Task instructions: Reproduce, exactly and in full, only the lines below from the one containing "Model this object" through the one containing "stand on it.".

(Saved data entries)

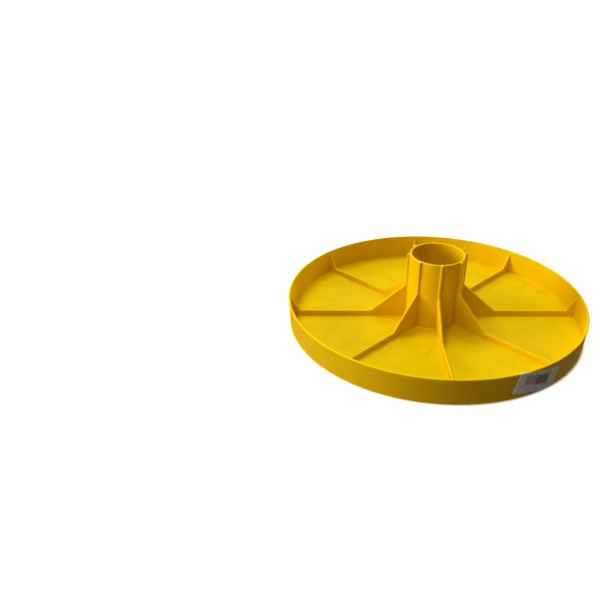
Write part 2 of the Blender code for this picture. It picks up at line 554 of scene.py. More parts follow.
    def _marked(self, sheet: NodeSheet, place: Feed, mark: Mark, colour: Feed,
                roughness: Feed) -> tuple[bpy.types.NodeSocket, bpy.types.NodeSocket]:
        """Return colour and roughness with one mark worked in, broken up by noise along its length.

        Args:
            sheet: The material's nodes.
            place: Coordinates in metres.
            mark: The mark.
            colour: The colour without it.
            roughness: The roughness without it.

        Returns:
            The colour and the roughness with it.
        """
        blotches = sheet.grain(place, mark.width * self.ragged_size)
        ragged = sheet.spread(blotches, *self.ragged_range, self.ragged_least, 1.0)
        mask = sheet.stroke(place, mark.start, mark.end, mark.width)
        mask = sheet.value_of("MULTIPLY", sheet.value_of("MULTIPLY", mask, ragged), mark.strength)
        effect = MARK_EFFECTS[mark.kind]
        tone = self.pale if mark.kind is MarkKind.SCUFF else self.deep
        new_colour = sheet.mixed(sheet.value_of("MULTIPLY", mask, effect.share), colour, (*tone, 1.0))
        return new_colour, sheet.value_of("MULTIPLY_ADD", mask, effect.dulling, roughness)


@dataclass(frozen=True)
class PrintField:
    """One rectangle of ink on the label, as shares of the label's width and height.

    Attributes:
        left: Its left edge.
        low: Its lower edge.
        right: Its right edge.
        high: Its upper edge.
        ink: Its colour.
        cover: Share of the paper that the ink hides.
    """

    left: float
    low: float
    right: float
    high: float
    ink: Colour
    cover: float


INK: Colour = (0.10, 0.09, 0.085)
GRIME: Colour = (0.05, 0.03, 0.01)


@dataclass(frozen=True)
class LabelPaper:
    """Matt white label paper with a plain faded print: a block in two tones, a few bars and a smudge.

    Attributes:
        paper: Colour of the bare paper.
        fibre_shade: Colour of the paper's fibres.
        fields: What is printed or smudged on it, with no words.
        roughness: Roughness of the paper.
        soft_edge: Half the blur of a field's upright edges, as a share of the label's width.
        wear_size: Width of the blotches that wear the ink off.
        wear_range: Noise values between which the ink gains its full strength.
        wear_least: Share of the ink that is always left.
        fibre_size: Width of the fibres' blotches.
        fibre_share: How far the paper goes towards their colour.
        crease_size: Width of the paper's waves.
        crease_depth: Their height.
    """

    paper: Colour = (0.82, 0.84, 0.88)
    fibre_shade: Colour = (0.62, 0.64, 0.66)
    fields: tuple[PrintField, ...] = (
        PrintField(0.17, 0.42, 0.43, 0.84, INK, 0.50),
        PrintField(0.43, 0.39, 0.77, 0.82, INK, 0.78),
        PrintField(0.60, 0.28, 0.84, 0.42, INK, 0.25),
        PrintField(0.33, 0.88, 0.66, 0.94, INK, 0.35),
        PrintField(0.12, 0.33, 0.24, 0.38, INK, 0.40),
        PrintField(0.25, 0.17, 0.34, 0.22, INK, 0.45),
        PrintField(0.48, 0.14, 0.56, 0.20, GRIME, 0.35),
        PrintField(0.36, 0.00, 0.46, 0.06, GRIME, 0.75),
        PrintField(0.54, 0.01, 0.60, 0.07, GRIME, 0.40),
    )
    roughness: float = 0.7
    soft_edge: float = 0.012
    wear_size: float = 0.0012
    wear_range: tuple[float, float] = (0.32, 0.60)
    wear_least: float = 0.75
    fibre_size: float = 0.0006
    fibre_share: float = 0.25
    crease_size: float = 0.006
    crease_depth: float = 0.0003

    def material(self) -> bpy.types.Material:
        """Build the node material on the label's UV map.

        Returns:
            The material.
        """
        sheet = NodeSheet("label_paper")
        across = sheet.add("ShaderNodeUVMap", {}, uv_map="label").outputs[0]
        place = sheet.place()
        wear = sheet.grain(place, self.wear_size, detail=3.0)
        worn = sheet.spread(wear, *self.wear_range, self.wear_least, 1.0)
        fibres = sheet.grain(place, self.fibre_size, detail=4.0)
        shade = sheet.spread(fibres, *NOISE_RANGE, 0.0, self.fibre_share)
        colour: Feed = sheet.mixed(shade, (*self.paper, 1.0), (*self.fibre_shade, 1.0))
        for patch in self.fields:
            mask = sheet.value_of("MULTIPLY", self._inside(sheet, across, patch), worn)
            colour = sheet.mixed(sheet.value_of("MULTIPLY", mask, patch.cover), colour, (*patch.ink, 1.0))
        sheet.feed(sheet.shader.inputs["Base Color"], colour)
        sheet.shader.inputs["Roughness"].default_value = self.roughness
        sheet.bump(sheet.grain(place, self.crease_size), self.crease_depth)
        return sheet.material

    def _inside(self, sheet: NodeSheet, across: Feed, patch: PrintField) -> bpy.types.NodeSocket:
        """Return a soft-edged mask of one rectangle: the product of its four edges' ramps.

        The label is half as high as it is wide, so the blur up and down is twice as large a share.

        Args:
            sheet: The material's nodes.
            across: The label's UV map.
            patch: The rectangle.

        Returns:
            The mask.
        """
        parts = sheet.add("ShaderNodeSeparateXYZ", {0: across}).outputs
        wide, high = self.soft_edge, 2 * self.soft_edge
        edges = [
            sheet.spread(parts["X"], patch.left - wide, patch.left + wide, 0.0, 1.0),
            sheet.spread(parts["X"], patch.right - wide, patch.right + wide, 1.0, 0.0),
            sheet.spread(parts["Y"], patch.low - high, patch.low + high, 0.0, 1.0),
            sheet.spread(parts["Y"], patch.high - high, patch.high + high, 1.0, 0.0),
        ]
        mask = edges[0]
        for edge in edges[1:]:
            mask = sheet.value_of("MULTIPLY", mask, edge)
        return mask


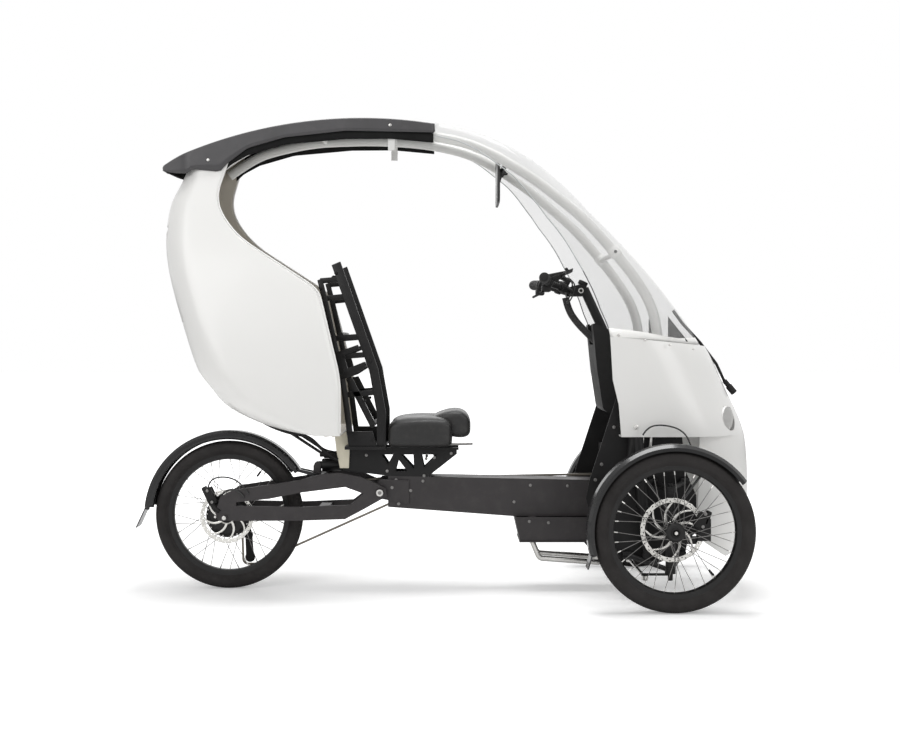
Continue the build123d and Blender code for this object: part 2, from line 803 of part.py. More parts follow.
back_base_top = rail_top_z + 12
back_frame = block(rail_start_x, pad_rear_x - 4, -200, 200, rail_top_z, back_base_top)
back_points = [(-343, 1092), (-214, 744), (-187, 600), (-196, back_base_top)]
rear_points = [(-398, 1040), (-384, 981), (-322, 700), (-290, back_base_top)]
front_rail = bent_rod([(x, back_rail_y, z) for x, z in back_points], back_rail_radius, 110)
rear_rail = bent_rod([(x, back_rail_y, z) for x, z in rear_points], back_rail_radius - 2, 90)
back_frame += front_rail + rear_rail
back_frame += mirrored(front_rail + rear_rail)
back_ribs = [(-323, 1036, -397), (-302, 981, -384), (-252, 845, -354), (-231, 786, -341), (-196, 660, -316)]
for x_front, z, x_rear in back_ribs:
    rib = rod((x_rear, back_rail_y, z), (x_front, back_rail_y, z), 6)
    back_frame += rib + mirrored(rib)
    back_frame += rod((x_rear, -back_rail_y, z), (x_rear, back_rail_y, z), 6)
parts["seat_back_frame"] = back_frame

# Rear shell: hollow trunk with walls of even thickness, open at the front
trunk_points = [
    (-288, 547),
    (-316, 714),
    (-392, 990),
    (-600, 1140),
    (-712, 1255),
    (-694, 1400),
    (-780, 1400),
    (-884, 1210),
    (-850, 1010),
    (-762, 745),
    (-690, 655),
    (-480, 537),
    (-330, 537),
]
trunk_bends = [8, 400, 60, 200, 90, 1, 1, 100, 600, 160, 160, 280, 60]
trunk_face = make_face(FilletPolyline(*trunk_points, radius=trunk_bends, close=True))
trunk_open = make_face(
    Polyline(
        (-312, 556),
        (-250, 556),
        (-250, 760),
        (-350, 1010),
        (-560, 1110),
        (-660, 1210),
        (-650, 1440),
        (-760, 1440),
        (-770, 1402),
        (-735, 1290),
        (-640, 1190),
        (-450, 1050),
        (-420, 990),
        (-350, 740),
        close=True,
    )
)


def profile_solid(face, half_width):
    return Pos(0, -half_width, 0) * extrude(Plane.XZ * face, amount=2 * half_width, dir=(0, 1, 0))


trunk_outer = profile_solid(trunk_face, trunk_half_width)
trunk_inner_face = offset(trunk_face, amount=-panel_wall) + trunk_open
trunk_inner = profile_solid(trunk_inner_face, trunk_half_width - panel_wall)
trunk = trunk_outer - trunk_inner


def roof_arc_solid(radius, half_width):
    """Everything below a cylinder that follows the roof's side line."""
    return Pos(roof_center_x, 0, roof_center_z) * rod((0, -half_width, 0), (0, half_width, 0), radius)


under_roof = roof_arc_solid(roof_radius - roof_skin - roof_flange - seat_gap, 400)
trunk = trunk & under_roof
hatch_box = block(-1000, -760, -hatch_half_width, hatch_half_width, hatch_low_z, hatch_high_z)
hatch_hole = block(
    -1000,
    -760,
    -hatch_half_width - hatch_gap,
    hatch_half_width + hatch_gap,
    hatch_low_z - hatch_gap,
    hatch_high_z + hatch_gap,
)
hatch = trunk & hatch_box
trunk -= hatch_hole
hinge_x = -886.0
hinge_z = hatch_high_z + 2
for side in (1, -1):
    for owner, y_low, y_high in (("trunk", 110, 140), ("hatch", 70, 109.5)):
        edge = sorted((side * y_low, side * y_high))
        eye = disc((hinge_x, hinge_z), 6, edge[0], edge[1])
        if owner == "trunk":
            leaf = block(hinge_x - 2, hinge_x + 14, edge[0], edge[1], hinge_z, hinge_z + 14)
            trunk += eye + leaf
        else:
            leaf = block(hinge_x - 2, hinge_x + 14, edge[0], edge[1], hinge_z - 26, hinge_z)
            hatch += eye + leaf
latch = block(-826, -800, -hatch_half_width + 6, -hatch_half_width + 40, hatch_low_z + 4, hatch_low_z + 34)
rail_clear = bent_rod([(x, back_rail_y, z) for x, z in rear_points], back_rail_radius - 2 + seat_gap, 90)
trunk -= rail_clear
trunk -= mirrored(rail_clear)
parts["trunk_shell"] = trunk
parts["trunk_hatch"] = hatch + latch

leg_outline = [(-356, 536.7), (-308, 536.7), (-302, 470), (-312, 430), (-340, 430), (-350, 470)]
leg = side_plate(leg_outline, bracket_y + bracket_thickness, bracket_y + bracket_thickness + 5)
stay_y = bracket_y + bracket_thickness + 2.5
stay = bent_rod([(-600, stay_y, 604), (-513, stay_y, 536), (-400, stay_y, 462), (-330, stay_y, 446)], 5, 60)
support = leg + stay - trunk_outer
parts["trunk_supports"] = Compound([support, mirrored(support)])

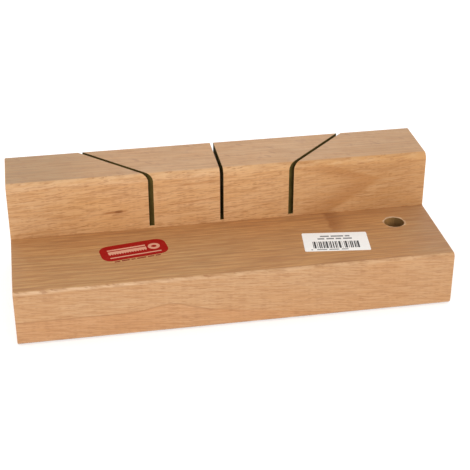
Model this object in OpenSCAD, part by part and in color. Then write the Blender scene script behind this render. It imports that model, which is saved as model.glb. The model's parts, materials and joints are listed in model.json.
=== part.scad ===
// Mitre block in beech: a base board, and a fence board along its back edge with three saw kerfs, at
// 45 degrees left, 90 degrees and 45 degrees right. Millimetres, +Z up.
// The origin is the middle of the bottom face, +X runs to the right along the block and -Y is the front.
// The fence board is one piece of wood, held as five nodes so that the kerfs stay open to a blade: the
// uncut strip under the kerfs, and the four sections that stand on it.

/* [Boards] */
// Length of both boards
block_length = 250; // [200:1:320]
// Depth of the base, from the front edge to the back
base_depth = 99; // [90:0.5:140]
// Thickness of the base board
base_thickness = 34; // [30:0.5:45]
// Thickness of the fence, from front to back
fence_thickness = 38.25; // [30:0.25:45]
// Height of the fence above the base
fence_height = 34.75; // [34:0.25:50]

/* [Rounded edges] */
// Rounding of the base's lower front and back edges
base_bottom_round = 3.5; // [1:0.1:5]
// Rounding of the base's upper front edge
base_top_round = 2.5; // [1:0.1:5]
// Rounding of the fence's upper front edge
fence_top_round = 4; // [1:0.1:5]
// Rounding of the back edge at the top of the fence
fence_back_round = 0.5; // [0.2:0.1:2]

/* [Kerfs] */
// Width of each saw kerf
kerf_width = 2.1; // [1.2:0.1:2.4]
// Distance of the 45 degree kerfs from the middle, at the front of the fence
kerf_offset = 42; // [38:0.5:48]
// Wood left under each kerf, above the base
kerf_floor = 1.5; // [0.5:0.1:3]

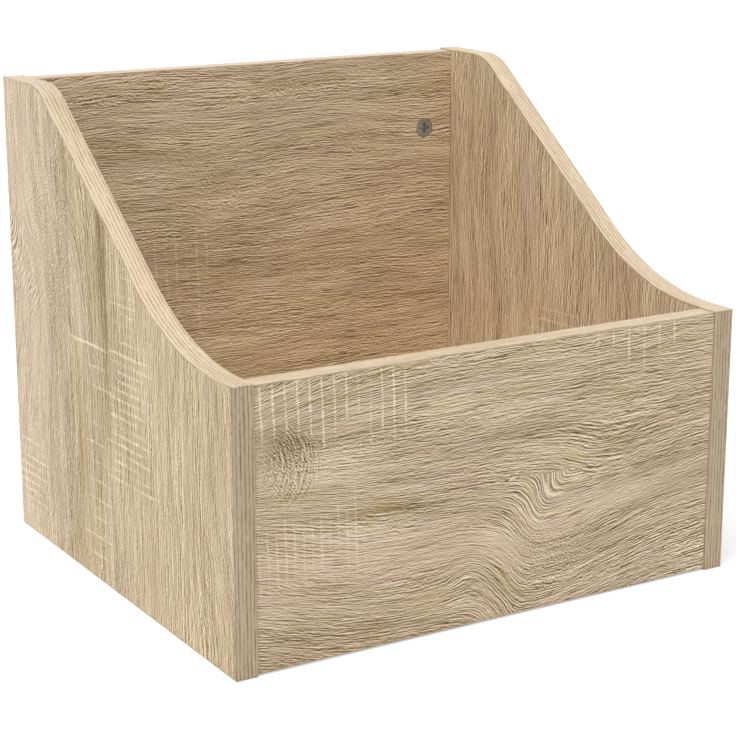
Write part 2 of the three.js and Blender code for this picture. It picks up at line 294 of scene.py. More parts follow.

Task solution:
Model this object in OpenSCAD, part by part and in color. Then write the Blender scene script behind this render. It imports that model, which is saved as model.glb. The model's parts, materials and joints are listed in model.json.
=== part.scad ===
// Mitre block in beech: a base board, and a fence board along its back edge with three saw kerfs, at
// 45 degrees left, 90 degrees and 45 degrees right. Millimetres, +Z up.
// The origin is the middle of the bottom face, +X runs to the right along the block and -Y is the front.
// The fence board is one piece of wood, held as five nodes so that the kerfs stay open to a blade: the
// uncut strip under the kerfs, and the four sections that stand on it.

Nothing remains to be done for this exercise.